Mobile Phones and Poverty

Today is Blog Action Day (see my previous post about this), with the focus this year on poverty. As I write this, we're getting ready to conduct a focus group in Los Angeles with 18 Community Voice Mail clients who own mobile phones. Because we offer voice mail to low-income and homeless people in 46 places in the U.S., it's important that our clients have access to phones. Payphones are increasingly not a solution (200k, or 17% of the total in the U.S., were taken out of commission in 2007), and through surveys we've learned that our clients mostly rely on free phones at social service agencies to check their voice mail. Because 21% of our clients own mobile phones, we want to talk to them and find out more about how they're using them, what they pay, where they buy them, and a host of other questions. Our goal is to figure out an economically feasible way to give mobile phones to tens of thousands of our clients around the country, and tap into the power of mobile access to telecommunications (and email, the Web, etc.) to help our clients climb out of poverty.

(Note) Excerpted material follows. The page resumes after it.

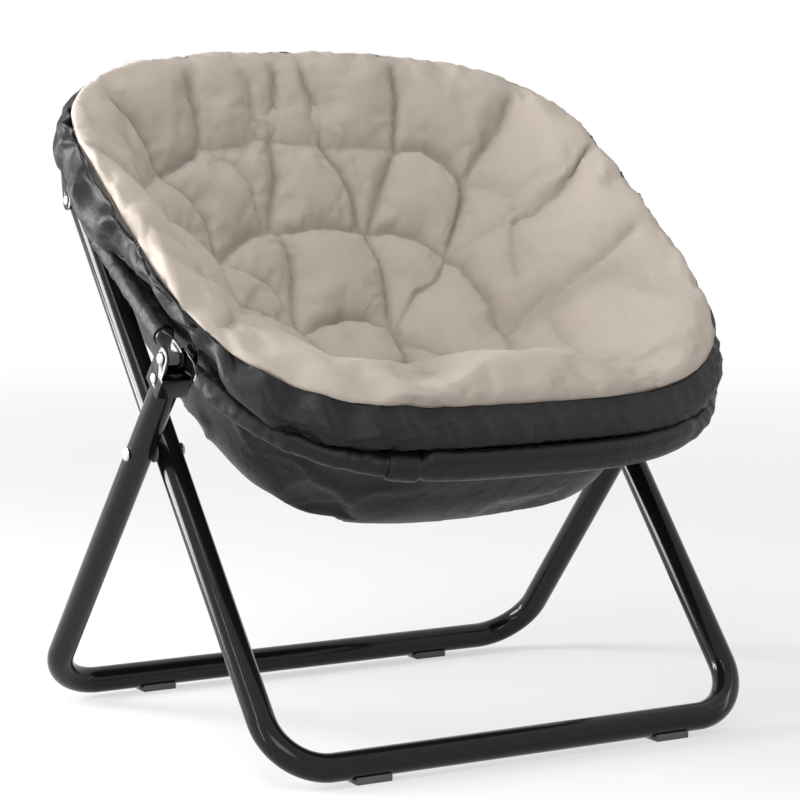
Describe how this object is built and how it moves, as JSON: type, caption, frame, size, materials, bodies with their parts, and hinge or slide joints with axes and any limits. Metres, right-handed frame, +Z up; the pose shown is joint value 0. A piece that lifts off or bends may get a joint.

A lot of effort is being made to use mobile phones in developing countries to bring people out of poverty (read MobileActive to get a good overview of some of what's being done). But there doesn't appear to be a lot being done for poor people in the U.S.. I guess it's assumed that even the lowest-income Americans can afford a phone now, or maybe there just isn't the business opportunity with low-income people in the U.S. that there is with the billions of people in developing countries. To us, there remains a huge gap in the U.S. between those who have access to basic telecommunications and those that don't, and this is most powerfully represented as an information gap. Without a phone, or reliable access to one, it's very hard to stay in touch with the people you depend on for support (friends, family), help (social workers, doctors), or your livelihood (employers and potential employers). Moreover, for our clients, lack of access to a phone makes it harder to take advantage of the information we're sending over broadcast voice messages every day; messages about jobs, housing, food, health care, emergency weather alerts and other information most people take for granted. There is tremendous opportunity in the U.S. to bring affordable mobile phones tied to the right information services to low-income people in the U.S.. And we're going to do this.

We sent a broadcast voice message to 800 active CVM clients in Los Angeles, seeking 18 people who own mobile phones to come to a meeting and talk to us about their experiences. Within 48 hours, we received more than 80 responses from people willing to spend the time to help us figure this out. I'm looking forward to tomorrow as the start of a big change, and can't wait to meet our clients.

Tuesday, October 7, 2008

Newly Homeless, New to Social Services

This image, which I found on PATH's always good LA Homeless Blog, speaks volumes about the current economic crisis in the U.S.. As the economy deteriorates and jobs are lost, there will undoubtedly be a huge influx of people seeking "services" from government and nonprofit agencies, and it's likely that many of these people may never have sought such services before. While many people have been without work at some point in their lives and may know how to look for a job, how many have had to seek shelter? Or free health care? Or food? Or any of the other basic services most people usually take for granted?

Here at Community Voice Mail, we've been talking a lot about the information needs of people living in poverty, and how they gain access to this information. Chris Le Dantec, a Ph.D candidate in the Human Centered Computing program at Georgia Tech, spoke last week at our national conference. He talked about his research with clients of two social service agencies, and the role that technology (broadly defined) plays in how they access information and in how they manage their own identities. Mobile phones, for example, have great value for low-income people not only as communication devices but also as a sign of some life stablility and as a social symbol. Other researchers, such as Julie Hersberger and Donna Beegle, have also written about how people living in poverty access and share information, and this is helping to shape the future direction of our information delivery system (formerly known simply as "our voice mail service"). It seems there is a learning curve for figuring out how to function within this social service world, and how to access the things you need to survive. The longer you've been in this state of crisis and transition, the more knowledge you've acquired about how the "system" works, and the more you've learned about how to access the information you need.

I wonder, however, about the people who may soon experience homelessness for the first time due to foreclosure, or those who lose their jobs and have no financial or social safety net to protect them from poverty. If this is the first time they've needed the kind of help provided by nonprofits and government-run agencies, how will they find out about them? And will the help available meet their expectations, or (more likely) will they find resources scarce, agencies underfunded, and demand exceeding supply for all things? What would I do if I woke up tomorrow and had absolutely nothing? Where would I start?

There has been a strong undercurrent of poverty in this country that has largely been overlooked by those not directly experiencing it. I fear this undercurrent may become more of a tsunami in the near future, with a lot of people seeking information about services and finding out how difficult it is to find. We have a lot of work to do, and quickly.